EXERCISE DIRECTIONS: Exactly the lines from the one that contains "obj.parent = None" to the one that contains "return [level *", both lines included, should be copied, and no others.

==================================================

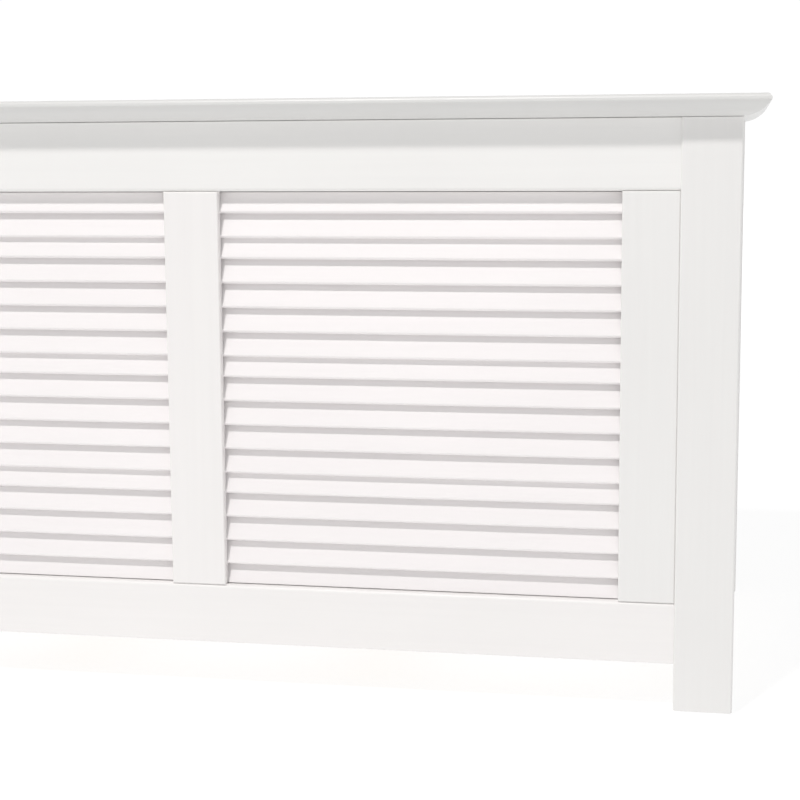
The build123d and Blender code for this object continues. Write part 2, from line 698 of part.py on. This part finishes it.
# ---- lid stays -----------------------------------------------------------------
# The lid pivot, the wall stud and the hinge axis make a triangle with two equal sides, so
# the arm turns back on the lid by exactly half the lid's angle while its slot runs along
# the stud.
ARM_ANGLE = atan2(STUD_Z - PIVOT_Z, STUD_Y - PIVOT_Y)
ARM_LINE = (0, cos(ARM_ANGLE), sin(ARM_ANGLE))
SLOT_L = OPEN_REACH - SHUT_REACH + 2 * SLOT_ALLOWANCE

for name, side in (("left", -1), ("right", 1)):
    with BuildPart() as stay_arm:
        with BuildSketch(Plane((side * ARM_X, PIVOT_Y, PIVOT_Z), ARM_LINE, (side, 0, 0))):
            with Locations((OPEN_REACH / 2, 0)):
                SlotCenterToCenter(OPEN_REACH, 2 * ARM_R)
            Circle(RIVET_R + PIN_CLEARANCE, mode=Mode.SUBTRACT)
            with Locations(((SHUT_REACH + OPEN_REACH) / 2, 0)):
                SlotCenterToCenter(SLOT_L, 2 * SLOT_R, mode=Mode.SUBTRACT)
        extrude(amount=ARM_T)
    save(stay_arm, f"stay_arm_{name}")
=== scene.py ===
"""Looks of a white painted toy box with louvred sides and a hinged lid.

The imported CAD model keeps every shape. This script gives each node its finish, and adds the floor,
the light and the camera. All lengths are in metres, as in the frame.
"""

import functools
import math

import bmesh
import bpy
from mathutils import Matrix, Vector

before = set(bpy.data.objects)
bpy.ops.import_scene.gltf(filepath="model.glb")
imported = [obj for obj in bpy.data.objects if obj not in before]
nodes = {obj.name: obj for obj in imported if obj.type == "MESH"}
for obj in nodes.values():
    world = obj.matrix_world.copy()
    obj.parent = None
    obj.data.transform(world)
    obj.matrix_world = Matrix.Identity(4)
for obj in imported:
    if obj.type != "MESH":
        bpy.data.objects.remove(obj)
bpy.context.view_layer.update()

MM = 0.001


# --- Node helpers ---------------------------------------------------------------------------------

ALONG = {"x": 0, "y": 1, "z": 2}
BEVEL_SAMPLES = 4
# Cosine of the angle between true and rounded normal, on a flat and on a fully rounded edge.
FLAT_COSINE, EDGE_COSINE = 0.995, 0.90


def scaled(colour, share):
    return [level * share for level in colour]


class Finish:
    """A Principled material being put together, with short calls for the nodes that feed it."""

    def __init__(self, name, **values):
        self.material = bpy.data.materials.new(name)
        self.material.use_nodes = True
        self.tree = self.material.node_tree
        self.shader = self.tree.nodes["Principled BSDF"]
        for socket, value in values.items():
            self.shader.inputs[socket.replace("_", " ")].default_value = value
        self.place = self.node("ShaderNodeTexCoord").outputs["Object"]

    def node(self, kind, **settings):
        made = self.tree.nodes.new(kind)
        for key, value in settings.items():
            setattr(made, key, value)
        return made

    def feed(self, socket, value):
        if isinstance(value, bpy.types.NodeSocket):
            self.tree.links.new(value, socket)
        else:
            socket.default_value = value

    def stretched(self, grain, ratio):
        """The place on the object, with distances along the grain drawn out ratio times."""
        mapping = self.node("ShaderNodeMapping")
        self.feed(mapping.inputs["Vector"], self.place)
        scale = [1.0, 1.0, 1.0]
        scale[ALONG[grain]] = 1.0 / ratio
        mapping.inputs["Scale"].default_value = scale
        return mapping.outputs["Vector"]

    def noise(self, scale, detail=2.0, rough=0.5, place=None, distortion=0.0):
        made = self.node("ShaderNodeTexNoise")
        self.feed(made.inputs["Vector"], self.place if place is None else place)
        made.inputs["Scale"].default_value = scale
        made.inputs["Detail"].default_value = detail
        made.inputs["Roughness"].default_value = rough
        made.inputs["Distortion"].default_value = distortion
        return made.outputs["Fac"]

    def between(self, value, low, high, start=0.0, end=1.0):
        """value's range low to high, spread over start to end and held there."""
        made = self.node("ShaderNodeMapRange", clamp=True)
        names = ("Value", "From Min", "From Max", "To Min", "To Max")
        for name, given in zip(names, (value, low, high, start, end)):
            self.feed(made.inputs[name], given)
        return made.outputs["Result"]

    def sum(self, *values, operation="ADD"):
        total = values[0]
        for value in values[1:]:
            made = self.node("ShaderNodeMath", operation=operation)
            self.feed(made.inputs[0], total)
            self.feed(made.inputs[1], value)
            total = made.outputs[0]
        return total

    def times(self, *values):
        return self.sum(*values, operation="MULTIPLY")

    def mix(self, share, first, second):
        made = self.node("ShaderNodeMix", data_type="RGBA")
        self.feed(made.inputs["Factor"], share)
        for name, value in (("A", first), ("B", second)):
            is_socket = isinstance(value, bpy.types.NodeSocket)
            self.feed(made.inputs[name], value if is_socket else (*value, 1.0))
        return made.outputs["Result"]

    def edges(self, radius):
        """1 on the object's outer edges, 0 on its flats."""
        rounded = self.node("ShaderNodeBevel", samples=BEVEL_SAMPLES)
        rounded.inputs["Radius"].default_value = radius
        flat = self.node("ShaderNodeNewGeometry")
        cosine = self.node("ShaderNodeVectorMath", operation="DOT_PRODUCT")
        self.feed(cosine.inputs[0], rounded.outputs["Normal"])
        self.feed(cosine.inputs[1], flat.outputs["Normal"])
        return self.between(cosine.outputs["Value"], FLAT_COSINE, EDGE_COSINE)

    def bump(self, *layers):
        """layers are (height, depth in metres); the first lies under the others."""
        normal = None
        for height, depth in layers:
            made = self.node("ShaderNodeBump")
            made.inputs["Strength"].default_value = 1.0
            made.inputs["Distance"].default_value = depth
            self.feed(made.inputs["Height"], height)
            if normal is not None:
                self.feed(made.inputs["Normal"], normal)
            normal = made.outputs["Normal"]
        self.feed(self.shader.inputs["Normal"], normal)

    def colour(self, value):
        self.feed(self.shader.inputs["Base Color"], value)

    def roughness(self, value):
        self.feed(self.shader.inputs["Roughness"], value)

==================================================

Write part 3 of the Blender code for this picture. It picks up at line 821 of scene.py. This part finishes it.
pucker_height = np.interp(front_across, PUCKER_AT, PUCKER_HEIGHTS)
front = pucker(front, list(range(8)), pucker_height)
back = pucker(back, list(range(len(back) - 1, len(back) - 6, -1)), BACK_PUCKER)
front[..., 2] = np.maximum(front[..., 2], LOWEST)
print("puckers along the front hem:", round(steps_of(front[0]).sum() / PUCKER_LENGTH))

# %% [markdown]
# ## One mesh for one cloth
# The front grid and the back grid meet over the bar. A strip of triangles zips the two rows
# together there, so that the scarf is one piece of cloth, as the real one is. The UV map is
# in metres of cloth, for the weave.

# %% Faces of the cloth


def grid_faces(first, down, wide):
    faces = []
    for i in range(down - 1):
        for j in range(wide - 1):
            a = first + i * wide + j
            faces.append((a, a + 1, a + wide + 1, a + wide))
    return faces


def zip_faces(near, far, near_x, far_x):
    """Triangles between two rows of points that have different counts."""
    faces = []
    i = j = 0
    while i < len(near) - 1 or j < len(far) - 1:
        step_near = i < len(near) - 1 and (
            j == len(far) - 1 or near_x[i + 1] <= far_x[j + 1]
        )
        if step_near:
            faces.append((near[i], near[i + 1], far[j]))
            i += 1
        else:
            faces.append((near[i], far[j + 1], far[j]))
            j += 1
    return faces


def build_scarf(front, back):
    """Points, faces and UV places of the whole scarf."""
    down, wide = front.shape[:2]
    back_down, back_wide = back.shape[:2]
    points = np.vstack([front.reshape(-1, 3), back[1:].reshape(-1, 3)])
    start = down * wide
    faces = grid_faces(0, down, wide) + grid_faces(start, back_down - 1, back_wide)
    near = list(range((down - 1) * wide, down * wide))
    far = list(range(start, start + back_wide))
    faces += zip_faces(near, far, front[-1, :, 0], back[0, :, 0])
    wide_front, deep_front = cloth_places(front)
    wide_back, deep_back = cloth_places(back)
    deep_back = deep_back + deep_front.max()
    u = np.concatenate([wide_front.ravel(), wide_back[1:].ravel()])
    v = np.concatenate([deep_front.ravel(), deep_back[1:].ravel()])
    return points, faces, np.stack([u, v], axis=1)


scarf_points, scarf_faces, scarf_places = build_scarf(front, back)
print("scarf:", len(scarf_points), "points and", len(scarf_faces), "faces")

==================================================

RESULT BELOW:
    obj.parent = None
    obj.data.transform(world)
    obj.matrix_world = Matrix.Identity(4)
for obj in imported:
    if obj.type != "MESH":
        bpy.data.objects.remove(obj)
bpy.context.view_layer.update()

MM = 0.001


# --- Node helpers ---------------------------------------------------------------------------------

ALONG = {"x": 0, "y": 1, "z": 2}
BEVEL_SAMPLES = 4
# Cosine of the angle between true and rounded normal, on a flat and on a fully rounded edge.
FLAT_COSINE, EDGE_COSINE = 0.995, 0.90


def scaled(colour, share):
    return [level * share for level in colour]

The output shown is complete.